• **EXERCISE**:
All material below is to be reproduced exactly.

- - -

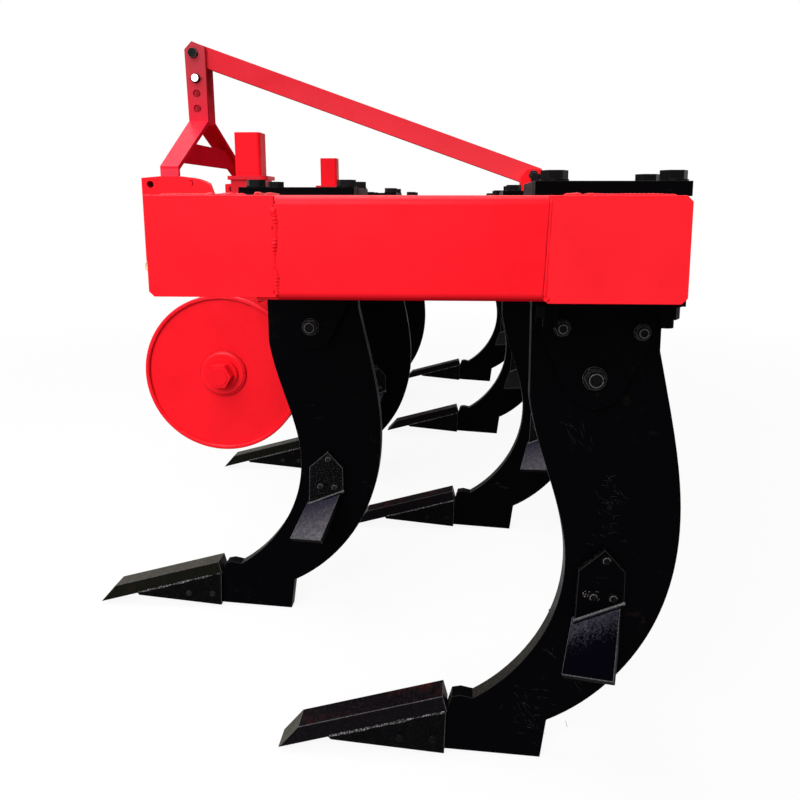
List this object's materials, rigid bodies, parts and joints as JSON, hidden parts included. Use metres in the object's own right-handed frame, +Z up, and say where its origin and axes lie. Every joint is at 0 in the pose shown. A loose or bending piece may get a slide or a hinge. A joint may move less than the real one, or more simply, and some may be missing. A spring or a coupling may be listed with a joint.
{
  "type": "subsoiler",
  "caption": "Mounted subsoiler: a welded box-section frame with a three-point mast, two staggered rows of curved tines with points and wings, and depth wheels on sliding legs.",
  "frame": {"origin": "centre of the machine's footprint on the ground, under the tines' heels", "axes": "+X to the machine's left along its working width, +Y to the rear, +Z up; the tractor is at -Y"},
  "size_m": [3.5, 1.3346, 1.53],
  "materials": {
    "frame_paint": "red semi-gloss enamel over weld beads",
    "tine_paint": "black enamel, scuffed",
    "point_paint": "black enamel with scratches",
    "bolt_steel": "black-painted bolts",
    "pin_steel": "zinc-plated steel"
  },
  "bodies": {
    "toolframe": {"brace": "frame_paint", "brace_bolt": "bolt_steel", "brace_lugs": "frame_paint", "clamp_base_front_1": "tine_paint", "clamp_base_front_2": "tine_paint", "clamp_base_front_3": "tine_paint", "clamp_base_rear_1": "tine_paint", "clamp_base_rear_2": "tine_paint", "clamp_base_rear_3": "tine_paint", "clamp_base_rear_4": "tine_paint", "clamp_bolts_front": "bolt_steel", "clamp_bolts_rear": "bolt_steel", "clamp_plates_front": "tine_paint", "clamp_plates_rear": "tine_paint", "end_plates": "frame_paint", "front_beam": "frame_paint", "headstock_rails": "frame_paint", "headstock_tube": "frame_paint", "hitch_plates_left": "frame_paint", "hitch_plates_right": "frame_paint", "inner_struts": "frame_paint", "mast_bar_left": "frame_paint", "mast_bar_right": "frame_paint", "mast_bolt": "bolt_steel", "mast_cross_plate": "frame_paint", "point_front_1": "point_paint", "point_front_2": "point_paint", "point_front_3": "point_paint", "point_rear_1": "point_paint", "point_rear_2": "point_paint", "point_rear_3": "point_paint", "point_rear_4": "point_paint", "rear_beam": "frame_paint", "shank_front_1": "tine_paint", "shank_front_2": "tine_paint", "shank_front_3": "tine_paint", "shank_rear_1": "tine_paint", "shank_rear_2": "tine_paint", "shank_rear_3": "tine_paint", "shank_rear_4": "tine_paint", "side_beam_left": "frame_paint", "side_beam_right": "frame_paint", "tine_bolts_front": "bolt_steel", "tine_bolts_rear": "bolt_steel", "top_link_pin": "pin_steel", "wheel_sleeve_left": "frame_paint", "wheel_sleeve_right": "frame_paint", "wings_front": "tine_paint", "wings_rear": "tine_paint"},
    "depth_leg_left": {"wheel_leg_left": "frame_paint"},
    "depth_leg_right": {"wheel_leg_right": "frame_paint"},
    "depth_wheel_left": {"wheel_left": "frame_paint"},
    "depth_wheel_right": {"wheel_right": "frame_paint"}
  },
  "joints": [
    {"name": "leg_slide_left", "type": "slide", "parent": "toolframe", "child": "depth_leg_left", "axis": [0, 0, 1], "range_m": [-0.1, 0.03]},
    {"name": "wheel_spin_left", "type": "hinge", "parent": "depth_leg_left", "child": "depth_wheel_left", "pos_m": [0.905, -0.29132, 0.578], "axis": [1, 0, 0], "continuous": true},
    {"name": "leg_slide_right", "type": "slide", "parent": "toolframe", "child": "depth_leg_right", "axis": [0, 0, 1], "range_m": [-0.1, 0.03]},
    {"name": "wheel_spin_right", "type": "hinge", "parent": "depth_leg_right", "child": "depth_wheel_right", "pos_m": [-0.905, -0.29132, 0.578], "axis": [1, 0, 0], "continuous": true}
  ]
}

- - -

• **THE COMPLETED TASK**:
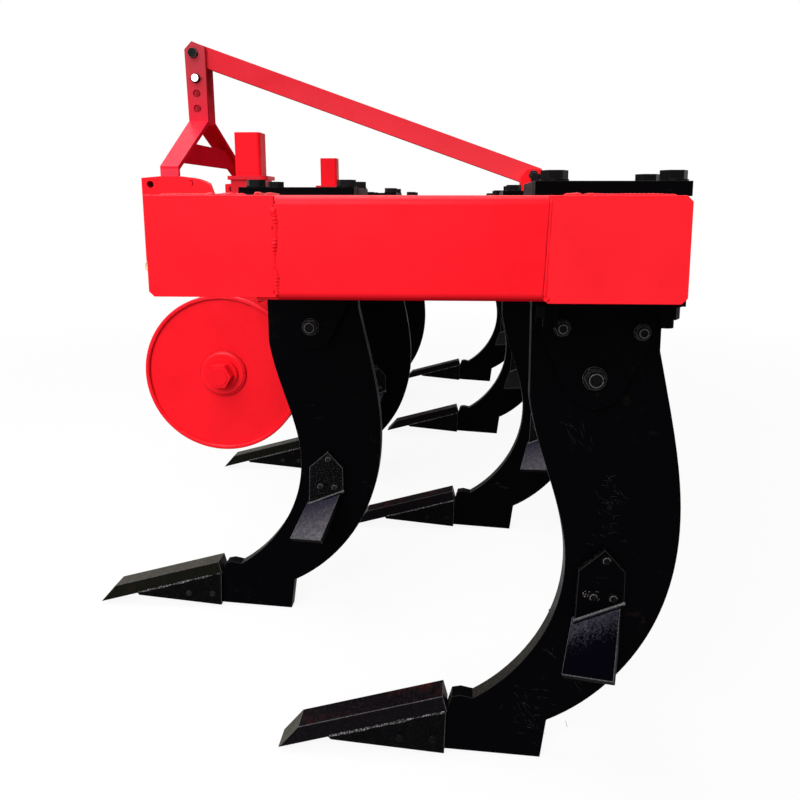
List this object's materials, rigid bodies, parts and joints as JSON, hidden parts included. Use metres in the object's own right-handed frame, +Z up, and say where its origin and axes lie. Every joint is at 0 in the pose shown. A loose or bending piece may get a slide or a hinge. A joint may move less than the real one, or more simply, and some may be missing. A spring or a coupling may be listed with a joint.
{
  "type": "subsoiler",
  "caption": "Mounted subsoiler: a welded box-section frame with a three-point mast, two staggered rows of curved tines with points and wings, and depth wheels on sliding legs.",
  "frame": {"origin": "centre of the machine's footprint on the ground, under the tines' heels", "axes": "+X to the machine's left along its working width, +Y to the rear, +Z up; the tractor is at -Y"},
  "size_m": [3.5, 1.3346, 1.53],
  "materials": {
    "frame_paint": "red semi-gloss enamel over weld beads",
    "tine_paint": "black enamel, scuffed",
    "point_paint": "black enamel with scratches",
    "bolt_steel": "black-painted bolts",
    "pin_steel": "zinc-plated steel"
  },
  "bodies": {
    "toolframe": {"brace": "frame_paint", "brace_bolt": "bolt_steel", "brace_lugs": "frame_paint", "clamp_base_front_1": "tine_paint", "clamp_base_front_2": "tine_paint", "clamp_base_front_3": "tine_paint", "clamp_base_rear_1": "tine_paint", "clamp_base_rear_2": "tine_paint", "clamp_base_rear_3": "tine_paint", "clamp_base_rear_4": "tine_paint", "clamp_bolts_front": "bolt_steel", "clamp_bolts_rear": "bolt_steel", "clamp_plates_front": "tine_paint", "clamp_plates_rear": "tine_paint", "end_plates": "frame_paint", "front_beam": "frame_paint", "headstock_rails": "frame_paint", "headstock_tube": "frame_paint", "hitch_plates_left": "frame_paint", "hitch_plates_right": "frame_paint", "inner_struts": "frame_paint", "mast_bar_left": "frame_paint", "mast_bar_right": "frame_paint", "mast_bolt": "bolt_steel", "mast_cross_plate": "frame_paint", "point_front_1": "point_paint", "point_front_2": "point_paint", "point_front_3": "point_paint", "point_rear_1": "point_paint", "point_rear_2": "point_paint", "point_rear_3": "point_paint", "point_rear_4": "point_paint", "rear_beam": "frame_paint", "shank_front_1": "tine_paint", "shank_front_2": "tine_paint", "shank_front_3": "tine_paint", "shank_rear_1": "tine_paint", "shank_rear_2": "tine_paint", "shank_rear_3": "tine_paint", "shank_rear_4": "tine_paint", "side_beam_left": "frame_paint", "side_beam_right": "frame_paint", "tine_bolts_front": "bolt_steel", "tine_bolts_rear": "bolt_steel", "top_link_pin": "pin_steel", "wheel_sleeve_left": "frame_paint", "wheel_sleeve_right": "frame_paint", "wings_front": "tine_paint", "wings_rear": "tine_paint"},
    "depth_leg_left": {"wheel_leg_left": "frame_paint"},
    "depth_leg_right": {"wheel_leg_right": "frame_paint"},
    "depth_wheel_left": {"wheel_left": "frame_paint"},
    "depth_wheel_right": {"wheel_right": "frame_paint"}
  },
  "joints": [
    {"name": "leg_slide_left", "type": "slide", "parent": "toolframe", "child": "depth_leg_left", "axis": [0, 0, 1], "range_m": [-0.1, 0.03]},
    {"name": "wheel_spin_left", "type": "hinge", "parent": "depth_leg_left", "child": "depth_wheel_left", "pos_m": [0.905, -0.29132, 0.578], "axis": [1, 0, 0], "continuous": true},
    {"name": "leg_slide_right", "type": "slide", "parent": "toolframe", "child": "depth_leg_right", "axis": [0, 0, 1], "range_m": [-0.1, 0.03]},
    {"name": "wheel_spin_right", "type": "hinge", "parent": "depth_leg_right", "child": "depth_wheel_right", "pos_m": [-0.905, -0.29132, 0.578], "axis": [1, 0, 0], "continuous": true}
  ]
}